Provided records -
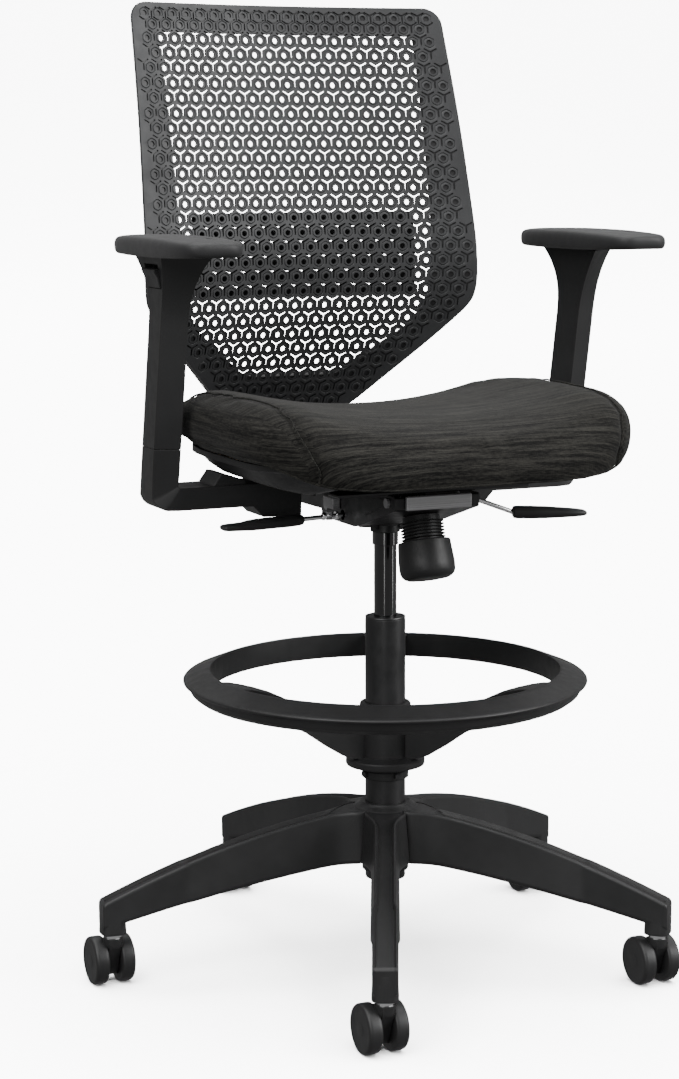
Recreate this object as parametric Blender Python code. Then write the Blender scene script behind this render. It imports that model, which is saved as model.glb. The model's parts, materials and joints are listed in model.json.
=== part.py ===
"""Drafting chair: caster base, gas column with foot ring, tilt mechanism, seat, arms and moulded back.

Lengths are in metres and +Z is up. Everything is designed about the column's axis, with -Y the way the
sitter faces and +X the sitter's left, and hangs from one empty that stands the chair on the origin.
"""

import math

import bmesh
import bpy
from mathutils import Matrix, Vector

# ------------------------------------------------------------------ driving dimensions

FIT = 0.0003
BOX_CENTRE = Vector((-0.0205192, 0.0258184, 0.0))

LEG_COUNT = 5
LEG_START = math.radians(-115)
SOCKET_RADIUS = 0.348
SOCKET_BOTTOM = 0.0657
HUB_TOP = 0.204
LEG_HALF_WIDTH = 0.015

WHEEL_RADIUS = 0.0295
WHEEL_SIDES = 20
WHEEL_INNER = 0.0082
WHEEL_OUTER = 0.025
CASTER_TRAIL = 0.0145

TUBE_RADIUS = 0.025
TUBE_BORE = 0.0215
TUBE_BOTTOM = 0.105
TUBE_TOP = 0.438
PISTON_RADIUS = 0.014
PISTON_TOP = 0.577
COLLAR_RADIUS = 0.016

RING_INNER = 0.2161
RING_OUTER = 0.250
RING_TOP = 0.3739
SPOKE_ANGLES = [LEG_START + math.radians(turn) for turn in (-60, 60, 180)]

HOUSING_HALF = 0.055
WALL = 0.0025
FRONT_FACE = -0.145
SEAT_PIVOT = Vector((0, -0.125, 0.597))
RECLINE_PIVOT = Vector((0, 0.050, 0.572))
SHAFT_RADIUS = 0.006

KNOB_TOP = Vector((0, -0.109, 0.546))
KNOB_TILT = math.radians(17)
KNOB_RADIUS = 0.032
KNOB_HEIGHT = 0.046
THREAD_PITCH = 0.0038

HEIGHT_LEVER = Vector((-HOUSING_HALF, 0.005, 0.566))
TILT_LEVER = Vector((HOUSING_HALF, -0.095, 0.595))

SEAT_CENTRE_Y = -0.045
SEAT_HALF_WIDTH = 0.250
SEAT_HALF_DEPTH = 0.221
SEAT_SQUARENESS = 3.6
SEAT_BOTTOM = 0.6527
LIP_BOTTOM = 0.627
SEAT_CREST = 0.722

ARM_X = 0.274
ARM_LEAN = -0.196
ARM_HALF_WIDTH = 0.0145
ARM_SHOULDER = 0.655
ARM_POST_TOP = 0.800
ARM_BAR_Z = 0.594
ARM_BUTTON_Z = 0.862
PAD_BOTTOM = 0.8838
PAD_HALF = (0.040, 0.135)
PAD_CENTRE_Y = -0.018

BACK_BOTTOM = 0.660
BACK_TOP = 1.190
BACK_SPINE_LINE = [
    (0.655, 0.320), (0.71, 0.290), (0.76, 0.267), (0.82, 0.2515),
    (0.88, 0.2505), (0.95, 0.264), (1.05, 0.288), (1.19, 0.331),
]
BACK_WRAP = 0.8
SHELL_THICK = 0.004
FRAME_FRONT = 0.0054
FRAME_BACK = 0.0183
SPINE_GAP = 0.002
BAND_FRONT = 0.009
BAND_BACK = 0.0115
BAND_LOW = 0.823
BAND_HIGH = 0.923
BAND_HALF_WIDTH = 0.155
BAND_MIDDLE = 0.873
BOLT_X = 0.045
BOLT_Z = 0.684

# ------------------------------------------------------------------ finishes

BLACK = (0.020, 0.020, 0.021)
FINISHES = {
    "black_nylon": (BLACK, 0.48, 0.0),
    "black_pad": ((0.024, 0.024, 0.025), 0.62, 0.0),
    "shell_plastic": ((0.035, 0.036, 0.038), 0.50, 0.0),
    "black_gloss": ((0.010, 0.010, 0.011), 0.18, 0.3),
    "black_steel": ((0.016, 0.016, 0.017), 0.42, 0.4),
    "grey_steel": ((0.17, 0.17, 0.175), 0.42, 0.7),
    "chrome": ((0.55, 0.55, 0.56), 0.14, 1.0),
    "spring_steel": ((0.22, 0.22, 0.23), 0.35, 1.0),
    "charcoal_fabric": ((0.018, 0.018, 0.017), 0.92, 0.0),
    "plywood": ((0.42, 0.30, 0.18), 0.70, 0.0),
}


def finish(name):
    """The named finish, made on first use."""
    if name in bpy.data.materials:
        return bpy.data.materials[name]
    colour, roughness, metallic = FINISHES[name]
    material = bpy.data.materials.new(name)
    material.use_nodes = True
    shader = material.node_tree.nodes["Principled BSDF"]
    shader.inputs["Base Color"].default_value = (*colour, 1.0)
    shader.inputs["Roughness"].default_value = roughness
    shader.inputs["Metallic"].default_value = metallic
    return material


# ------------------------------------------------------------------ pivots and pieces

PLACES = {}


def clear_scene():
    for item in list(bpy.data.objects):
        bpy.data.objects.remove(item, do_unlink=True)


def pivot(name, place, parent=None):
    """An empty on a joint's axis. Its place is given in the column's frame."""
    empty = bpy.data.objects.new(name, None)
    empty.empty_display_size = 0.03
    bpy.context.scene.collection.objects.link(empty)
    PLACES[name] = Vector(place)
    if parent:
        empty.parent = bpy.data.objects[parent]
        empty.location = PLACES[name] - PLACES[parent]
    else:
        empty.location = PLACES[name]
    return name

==

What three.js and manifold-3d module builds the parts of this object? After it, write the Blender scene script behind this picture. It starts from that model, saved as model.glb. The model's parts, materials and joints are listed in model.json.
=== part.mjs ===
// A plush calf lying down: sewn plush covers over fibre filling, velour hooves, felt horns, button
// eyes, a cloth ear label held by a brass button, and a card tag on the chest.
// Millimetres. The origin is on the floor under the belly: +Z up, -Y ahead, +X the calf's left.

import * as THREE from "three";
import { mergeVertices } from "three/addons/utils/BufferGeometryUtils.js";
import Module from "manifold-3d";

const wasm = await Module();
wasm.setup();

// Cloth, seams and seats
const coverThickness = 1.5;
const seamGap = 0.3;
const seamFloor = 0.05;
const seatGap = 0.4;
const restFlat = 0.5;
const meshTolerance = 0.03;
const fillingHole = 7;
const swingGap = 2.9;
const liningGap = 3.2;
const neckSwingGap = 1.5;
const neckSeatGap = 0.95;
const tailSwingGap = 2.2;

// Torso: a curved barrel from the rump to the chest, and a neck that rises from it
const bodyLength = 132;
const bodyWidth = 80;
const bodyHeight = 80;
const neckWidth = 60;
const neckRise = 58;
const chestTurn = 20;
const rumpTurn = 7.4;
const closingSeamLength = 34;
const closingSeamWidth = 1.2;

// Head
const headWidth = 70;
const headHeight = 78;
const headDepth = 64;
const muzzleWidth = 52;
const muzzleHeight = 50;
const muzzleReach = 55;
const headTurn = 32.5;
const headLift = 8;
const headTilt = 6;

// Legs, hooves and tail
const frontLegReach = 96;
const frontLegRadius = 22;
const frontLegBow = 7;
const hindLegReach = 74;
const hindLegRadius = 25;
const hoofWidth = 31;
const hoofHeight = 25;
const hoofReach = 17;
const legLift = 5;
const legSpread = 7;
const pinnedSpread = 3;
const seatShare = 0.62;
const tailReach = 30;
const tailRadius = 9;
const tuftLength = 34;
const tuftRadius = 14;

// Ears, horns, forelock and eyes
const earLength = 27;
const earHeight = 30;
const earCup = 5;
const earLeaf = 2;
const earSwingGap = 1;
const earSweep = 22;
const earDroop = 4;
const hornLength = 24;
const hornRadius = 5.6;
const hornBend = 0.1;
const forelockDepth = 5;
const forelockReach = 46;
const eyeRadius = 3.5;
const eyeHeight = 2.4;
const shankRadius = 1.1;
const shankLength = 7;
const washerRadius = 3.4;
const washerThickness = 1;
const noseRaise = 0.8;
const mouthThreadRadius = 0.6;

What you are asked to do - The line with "Recreate this object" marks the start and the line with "from mathutils import Matrix, Vector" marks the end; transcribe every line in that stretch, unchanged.

Exercise output -
Recreate this object as parametric Blender Python code. Then write the Blender scene script behind this render. It imports that model, which is saved as model.glb. The model's parts, materials and joints are listed in model.json.
=== part.py ===
"""Drafting chair: caster base, gas column with foot ring, tilt mechanism, seat, arms and moulded back.

Lengths are in metres and +Z is up. Everything is designed about the column's axis, with -Y the way the
sitter faces and +X the sitter's left, and hangs from one empty that stands the chair on the origin.
"""

import math

import bmesh
import bpy
from mathutils import Matrix, Vector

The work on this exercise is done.